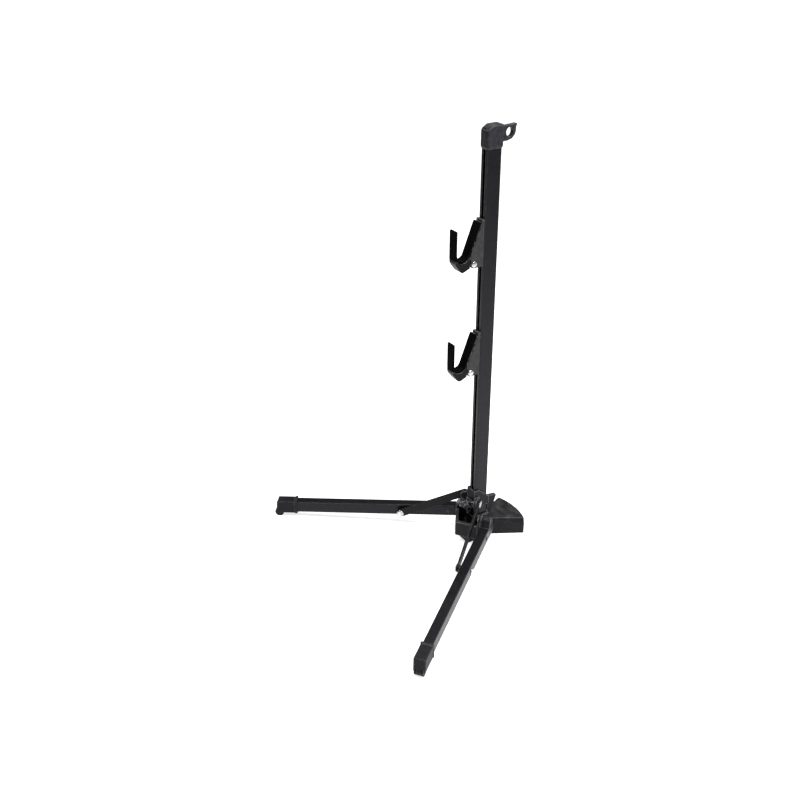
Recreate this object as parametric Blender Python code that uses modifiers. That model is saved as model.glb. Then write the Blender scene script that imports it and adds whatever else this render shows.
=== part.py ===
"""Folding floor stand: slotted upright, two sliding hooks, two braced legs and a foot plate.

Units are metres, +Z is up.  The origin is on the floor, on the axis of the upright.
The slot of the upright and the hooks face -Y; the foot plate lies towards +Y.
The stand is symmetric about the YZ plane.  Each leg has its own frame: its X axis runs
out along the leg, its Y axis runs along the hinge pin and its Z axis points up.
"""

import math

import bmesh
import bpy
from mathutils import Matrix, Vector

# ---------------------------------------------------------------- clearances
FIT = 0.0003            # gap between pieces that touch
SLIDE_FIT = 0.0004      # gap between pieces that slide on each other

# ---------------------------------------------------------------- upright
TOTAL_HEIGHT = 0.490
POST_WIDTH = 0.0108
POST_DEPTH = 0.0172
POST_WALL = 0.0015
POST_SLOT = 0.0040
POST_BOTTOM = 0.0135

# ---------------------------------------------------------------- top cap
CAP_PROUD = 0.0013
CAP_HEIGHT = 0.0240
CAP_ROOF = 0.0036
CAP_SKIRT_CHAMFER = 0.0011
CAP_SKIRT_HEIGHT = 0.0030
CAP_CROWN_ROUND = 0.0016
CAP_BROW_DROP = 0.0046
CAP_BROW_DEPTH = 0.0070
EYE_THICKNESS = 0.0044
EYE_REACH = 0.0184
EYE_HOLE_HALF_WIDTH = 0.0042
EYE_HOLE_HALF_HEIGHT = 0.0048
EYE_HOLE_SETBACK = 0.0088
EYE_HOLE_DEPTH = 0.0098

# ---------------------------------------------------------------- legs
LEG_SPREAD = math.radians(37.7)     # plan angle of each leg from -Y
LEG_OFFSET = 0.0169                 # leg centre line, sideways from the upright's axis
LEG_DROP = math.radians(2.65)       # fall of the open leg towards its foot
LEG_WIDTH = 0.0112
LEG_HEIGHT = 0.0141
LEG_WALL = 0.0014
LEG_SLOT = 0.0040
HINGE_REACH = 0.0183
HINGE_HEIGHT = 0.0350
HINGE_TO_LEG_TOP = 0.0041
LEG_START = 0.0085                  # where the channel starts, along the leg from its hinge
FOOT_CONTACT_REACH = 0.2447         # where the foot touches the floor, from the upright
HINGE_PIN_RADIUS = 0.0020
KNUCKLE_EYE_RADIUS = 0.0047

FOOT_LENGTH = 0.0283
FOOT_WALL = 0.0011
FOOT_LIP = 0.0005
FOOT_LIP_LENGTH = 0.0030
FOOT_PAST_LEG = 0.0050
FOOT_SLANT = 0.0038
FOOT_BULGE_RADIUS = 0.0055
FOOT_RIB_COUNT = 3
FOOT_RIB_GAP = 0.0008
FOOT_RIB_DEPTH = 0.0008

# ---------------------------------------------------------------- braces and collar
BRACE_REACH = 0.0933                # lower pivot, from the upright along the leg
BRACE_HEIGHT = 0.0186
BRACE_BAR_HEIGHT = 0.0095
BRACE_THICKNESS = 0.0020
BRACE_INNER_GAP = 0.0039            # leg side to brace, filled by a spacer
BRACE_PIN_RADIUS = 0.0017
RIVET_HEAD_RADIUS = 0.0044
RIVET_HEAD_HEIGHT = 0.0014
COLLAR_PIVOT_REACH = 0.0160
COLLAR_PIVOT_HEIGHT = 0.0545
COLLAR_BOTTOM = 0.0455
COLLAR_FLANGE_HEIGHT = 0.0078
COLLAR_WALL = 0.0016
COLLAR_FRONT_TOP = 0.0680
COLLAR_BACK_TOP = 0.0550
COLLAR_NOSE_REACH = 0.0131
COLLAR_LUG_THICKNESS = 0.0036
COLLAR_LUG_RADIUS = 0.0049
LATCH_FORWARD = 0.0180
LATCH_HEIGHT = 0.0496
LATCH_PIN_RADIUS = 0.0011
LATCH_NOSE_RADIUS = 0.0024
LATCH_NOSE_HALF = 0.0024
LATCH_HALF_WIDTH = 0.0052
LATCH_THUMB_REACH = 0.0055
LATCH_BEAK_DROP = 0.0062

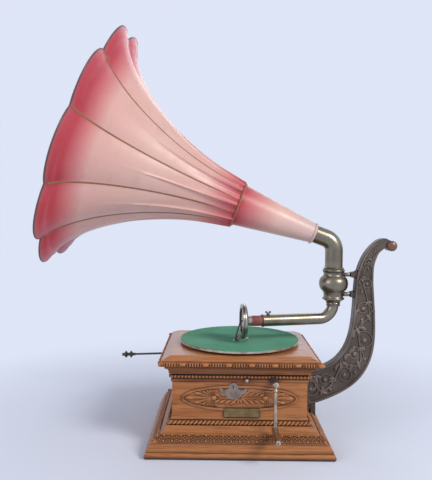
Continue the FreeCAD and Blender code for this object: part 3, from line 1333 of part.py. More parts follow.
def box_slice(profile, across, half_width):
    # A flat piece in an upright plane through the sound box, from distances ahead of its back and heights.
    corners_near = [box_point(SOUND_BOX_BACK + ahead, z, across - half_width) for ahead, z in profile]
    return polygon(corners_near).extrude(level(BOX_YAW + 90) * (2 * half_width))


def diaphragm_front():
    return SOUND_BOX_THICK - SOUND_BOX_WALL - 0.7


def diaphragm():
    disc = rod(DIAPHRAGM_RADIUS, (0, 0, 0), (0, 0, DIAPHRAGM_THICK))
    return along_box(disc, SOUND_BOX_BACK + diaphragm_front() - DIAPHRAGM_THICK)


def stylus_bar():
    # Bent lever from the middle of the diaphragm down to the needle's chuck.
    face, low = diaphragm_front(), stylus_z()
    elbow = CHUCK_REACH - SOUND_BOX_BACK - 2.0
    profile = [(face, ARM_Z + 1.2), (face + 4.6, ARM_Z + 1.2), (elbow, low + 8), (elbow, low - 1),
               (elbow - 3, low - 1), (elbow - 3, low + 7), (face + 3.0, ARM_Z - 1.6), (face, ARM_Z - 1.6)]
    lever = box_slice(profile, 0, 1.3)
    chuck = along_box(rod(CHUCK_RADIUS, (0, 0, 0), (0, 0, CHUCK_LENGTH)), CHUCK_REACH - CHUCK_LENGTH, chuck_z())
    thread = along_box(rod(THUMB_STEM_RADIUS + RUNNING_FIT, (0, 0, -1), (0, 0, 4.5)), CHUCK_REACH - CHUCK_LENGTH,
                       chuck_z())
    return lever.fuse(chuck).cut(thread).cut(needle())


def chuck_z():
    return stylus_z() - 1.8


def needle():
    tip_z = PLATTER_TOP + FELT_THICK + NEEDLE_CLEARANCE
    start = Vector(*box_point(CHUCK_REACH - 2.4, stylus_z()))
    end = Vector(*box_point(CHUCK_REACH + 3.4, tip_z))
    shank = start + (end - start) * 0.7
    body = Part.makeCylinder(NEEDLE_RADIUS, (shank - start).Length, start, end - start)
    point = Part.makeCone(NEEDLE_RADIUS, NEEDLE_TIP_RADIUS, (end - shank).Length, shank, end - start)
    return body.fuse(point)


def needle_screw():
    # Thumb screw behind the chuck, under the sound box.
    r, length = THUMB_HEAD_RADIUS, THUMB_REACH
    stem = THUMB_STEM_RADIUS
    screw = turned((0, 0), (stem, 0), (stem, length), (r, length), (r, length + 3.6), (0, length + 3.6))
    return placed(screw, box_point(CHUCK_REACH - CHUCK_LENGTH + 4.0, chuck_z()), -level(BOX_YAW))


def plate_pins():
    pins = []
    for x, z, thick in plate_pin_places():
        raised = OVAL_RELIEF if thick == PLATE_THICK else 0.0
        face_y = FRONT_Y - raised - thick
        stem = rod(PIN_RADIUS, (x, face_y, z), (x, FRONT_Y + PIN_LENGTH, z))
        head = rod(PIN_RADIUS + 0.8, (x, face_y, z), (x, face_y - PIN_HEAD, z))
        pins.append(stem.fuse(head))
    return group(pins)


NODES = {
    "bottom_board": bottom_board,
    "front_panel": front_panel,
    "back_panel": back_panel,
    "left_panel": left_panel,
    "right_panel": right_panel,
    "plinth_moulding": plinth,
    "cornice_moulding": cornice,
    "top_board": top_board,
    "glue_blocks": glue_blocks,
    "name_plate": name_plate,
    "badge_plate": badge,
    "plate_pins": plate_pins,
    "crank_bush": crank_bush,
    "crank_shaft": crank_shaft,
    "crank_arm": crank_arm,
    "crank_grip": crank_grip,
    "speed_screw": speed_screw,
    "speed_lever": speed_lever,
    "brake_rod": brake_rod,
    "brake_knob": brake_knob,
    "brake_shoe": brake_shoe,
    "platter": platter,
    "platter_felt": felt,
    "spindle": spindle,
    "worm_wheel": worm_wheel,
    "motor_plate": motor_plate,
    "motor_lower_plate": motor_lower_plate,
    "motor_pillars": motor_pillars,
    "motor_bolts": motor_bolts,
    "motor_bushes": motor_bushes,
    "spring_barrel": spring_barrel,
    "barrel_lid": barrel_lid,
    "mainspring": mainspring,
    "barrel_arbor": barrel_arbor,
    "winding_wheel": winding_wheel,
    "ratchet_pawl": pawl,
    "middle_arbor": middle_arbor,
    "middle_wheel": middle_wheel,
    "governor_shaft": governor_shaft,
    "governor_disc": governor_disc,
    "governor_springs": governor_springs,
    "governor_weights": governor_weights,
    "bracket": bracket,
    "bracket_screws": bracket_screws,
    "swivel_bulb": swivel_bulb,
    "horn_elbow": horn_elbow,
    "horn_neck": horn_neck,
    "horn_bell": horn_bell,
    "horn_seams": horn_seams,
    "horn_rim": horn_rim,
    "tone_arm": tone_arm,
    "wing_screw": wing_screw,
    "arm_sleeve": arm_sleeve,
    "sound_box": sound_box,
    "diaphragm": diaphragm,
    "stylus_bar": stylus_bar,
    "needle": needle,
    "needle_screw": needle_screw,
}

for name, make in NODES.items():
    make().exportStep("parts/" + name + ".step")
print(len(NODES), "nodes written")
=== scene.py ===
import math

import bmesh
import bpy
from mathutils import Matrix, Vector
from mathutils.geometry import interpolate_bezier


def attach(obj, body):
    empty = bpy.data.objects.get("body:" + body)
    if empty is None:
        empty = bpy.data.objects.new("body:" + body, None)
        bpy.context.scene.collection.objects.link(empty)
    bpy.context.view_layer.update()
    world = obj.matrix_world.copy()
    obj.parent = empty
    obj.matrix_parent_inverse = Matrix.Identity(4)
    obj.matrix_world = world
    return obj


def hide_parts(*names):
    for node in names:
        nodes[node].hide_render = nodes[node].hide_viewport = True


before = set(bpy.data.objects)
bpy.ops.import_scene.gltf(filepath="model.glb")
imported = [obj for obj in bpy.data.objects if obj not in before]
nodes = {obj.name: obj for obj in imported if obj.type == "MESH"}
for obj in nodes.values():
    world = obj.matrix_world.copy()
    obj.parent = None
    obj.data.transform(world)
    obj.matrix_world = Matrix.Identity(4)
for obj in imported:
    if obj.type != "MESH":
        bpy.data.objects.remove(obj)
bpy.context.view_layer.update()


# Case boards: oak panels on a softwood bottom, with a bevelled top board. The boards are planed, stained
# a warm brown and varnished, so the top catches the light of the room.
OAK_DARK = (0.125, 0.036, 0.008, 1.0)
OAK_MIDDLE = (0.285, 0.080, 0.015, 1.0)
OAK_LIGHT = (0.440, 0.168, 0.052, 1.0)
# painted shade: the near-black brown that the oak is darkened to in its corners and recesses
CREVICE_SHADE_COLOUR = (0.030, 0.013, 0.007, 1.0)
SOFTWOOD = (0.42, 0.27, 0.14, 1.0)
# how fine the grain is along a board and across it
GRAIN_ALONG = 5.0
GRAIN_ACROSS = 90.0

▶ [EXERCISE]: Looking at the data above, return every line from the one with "for name, make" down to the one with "for node in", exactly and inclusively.

▶ [EXERCISE RESPONSE]:
for name, make in NODES.items():
    make().exportStep("parts/" + name + ".step")
print(len(NODES), "nodes written")
=== scene.py ===
import math

import bmesh
import bpy
from mathutils import Matrix, Vector
from mathutils.geometry import interpolate_bezier


def attach(obj, body):
    empty = bpy.data.objects.get("body:" + body)
    if empty is None:
        empty = bpy.data.objects.new("body:" + body, None)
        bpy.context.scene.collection.objects.link(empty)
    bpy.context.view_layer.update()
    world = obj.matrix_world.copy()
    obj.parent = empty
    obj.matrix_parent_inverse = Matrix.Identity(4)
    obj.matrix_world = world
    return obj


def hide_parts(*names):
    for node in names:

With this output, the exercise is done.